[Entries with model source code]

--------

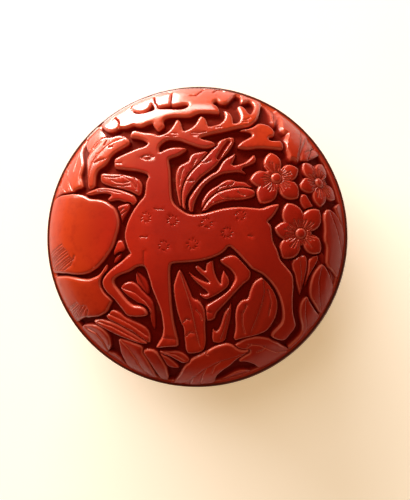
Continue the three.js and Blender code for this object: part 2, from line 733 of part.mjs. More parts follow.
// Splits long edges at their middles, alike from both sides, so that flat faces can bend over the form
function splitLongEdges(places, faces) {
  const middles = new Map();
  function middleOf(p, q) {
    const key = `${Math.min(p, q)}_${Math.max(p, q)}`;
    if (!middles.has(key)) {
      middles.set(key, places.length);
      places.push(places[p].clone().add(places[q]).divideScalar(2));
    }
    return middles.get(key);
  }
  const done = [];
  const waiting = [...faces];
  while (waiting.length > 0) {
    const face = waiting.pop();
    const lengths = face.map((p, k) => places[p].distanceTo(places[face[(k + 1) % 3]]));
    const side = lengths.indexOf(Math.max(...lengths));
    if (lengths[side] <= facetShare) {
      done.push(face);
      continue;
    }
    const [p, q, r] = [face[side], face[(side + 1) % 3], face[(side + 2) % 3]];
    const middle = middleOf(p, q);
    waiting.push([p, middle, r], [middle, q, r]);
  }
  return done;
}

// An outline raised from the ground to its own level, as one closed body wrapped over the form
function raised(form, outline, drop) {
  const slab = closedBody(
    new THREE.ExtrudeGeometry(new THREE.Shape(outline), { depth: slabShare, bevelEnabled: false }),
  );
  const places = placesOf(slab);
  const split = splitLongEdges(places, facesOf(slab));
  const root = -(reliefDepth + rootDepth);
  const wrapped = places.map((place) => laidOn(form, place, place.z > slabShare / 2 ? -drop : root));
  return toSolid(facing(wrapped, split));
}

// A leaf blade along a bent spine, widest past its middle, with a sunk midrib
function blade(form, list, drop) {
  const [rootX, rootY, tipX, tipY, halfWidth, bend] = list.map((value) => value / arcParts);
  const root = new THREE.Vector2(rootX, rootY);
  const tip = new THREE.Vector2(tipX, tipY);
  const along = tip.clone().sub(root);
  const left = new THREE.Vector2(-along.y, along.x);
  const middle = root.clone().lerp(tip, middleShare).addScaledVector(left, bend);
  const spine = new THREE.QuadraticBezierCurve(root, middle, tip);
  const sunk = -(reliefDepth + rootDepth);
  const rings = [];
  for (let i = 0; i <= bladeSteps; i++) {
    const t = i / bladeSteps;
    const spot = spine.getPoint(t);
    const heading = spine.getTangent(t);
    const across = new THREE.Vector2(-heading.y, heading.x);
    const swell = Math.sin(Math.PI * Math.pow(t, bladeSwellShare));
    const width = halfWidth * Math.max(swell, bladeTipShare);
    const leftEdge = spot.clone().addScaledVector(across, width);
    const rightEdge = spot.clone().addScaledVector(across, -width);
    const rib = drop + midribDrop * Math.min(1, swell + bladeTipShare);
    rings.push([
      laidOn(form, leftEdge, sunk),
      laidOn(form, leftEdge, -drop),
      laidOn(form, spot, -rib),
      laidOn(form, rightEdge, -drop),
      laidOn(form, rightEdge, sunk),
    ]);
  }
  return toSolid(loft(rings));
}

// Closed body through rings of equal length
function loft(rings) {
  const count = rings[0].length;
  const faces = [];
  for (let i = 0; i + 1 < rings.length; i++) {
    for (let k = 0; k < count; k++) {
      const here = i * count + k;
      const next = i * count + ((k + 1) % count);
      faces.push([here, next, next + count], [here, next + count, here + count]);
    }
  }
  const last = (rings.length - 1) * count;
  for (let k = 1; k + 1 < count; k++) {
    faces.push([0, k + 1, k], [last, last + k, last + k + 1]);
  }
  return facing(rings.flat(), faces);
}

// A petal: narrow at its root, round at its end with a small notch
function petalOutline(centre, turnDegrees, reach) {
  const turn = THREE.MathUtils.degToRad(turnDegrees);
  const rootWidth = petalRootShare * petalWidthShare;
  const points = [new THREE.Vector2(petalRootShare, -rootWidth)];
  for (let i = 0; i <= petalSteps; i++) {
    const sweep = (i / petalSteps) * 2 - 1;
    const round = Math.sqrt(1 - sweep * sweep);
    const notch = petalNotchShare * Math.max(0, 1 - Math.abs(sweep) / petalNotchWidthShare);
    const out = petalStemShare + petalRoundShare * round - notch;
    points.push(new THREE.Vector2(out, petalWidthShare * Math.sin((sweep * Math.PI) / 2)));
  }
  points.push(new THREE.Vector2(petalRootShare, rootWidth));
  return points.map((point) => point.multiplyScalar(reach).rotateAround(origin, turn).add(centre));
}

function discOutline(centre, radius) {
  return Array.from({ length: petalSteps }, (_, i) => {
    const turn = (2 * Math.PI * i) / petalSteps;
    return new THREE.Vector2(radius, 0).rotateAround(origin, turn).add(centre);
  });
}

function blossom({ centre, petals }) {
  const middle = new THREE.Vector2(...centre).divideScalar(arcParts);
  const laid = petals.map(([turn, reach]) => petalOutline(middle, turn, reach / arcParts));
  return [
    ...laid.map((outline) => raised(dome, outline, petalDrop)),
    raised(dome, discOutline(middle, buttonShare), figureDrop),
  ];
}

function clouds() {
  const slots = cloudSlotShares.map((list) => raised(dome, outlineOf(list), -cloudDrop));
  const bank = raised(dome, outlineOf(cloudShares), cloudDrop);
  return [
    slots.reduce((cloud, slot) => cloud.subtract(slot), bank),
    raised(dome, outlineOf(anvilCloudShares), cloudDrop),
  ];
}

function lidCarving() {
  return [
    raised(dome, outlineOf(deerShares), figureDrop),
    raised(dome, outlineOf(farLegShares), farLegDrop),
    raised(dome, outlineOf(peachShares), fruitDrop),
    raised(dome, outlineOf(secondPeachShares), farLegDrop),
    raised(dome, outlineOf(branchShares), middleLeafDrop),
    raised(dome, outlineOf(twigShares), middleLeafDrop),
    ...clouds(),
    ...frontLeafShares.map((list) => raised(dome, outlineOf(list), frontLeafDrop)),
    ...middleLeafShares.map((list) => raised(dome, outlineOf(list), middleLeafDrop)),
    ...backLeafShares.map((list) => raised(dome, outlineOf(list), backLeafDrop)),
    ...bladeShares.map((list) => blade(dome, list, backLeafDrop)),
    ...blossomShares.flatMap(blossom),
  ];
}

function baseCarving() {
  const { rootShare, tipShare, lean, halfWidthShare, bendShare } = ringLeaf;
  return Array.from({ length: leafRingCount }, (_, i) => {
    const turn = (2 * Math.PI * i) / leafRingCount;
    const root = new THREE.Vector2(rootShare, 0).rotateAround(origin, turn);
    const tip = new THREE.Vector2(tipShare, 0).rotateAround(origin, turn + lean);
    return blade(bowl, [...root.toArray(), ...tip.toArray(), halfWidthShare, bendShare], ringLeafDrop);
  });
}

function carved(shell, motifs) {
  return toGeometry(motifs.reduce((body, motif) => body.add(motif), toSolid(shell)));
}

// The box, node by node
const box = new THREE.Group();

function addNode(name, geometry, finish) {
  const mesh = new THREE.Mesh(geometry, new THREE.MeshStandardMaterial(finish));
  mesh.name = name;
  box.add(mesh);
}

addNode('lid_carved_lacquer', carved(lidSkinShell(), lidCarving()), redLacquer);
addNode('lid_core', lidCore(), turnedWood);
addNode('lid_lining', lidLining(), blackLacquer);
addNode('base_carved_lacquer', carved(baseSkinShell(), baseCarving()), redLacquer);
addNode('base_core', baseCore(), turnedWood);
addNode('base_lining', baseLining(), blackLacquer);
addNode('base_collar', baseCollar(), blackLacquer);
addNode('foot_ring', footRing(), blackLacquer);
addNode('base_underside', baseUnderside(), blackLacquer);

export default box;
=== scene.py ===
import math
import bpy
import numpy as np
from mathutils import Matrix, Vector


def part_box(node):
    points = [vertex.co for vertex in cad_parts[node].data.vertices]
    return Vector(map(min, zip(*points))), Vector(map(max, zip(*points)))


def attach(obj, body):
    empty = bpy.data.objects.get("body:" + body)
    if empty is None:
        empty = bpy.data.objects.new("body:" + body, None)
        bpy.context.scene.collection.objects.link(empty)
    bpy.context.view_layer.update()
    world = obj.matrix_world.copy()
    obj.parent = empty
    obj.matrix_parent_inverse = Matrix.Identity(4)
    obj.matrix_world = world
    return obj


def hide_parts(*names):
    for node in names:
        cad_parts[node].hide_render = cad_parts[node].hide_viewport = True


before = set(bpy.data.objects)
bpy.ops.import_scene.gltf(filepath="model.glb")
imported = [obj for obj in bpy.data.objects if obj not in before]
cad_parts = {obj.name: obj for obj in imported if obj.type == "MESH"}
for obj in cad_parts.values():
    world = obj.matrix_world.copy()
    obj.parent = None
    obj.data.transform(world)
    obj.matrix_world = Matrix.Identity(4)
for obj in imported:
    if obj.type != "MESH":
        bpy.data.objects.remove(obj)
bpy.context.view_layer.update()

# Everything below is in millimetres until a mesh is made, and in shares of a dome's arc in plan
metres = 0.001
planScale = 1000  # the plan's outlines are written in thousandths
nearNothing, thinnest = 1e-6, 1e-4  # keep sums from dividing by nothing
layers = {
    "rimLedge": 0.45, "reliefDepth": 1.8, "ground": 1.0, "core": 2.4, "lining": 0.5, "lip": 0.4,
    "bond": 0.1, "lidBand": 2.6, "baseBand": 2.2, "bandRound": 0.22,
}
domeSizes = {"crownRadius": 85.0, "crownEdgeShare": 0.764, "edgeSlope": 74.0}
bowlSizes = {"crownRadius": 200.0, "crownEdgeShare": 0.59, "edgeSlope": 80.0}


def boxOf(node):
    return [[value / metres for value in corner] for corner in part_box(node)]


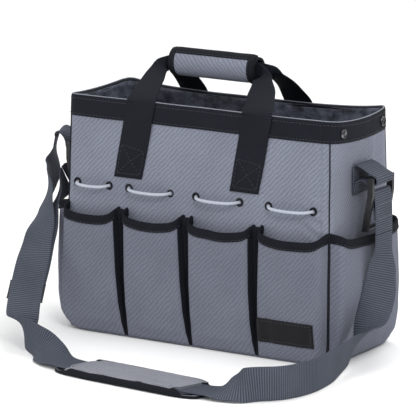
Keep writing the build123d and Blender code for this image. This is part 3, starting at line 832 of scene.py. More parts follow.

--------

The request: Lines that include the word "names" are to be extracted from the data above.

The answer:
def hide_parts(*names):
    for node in names:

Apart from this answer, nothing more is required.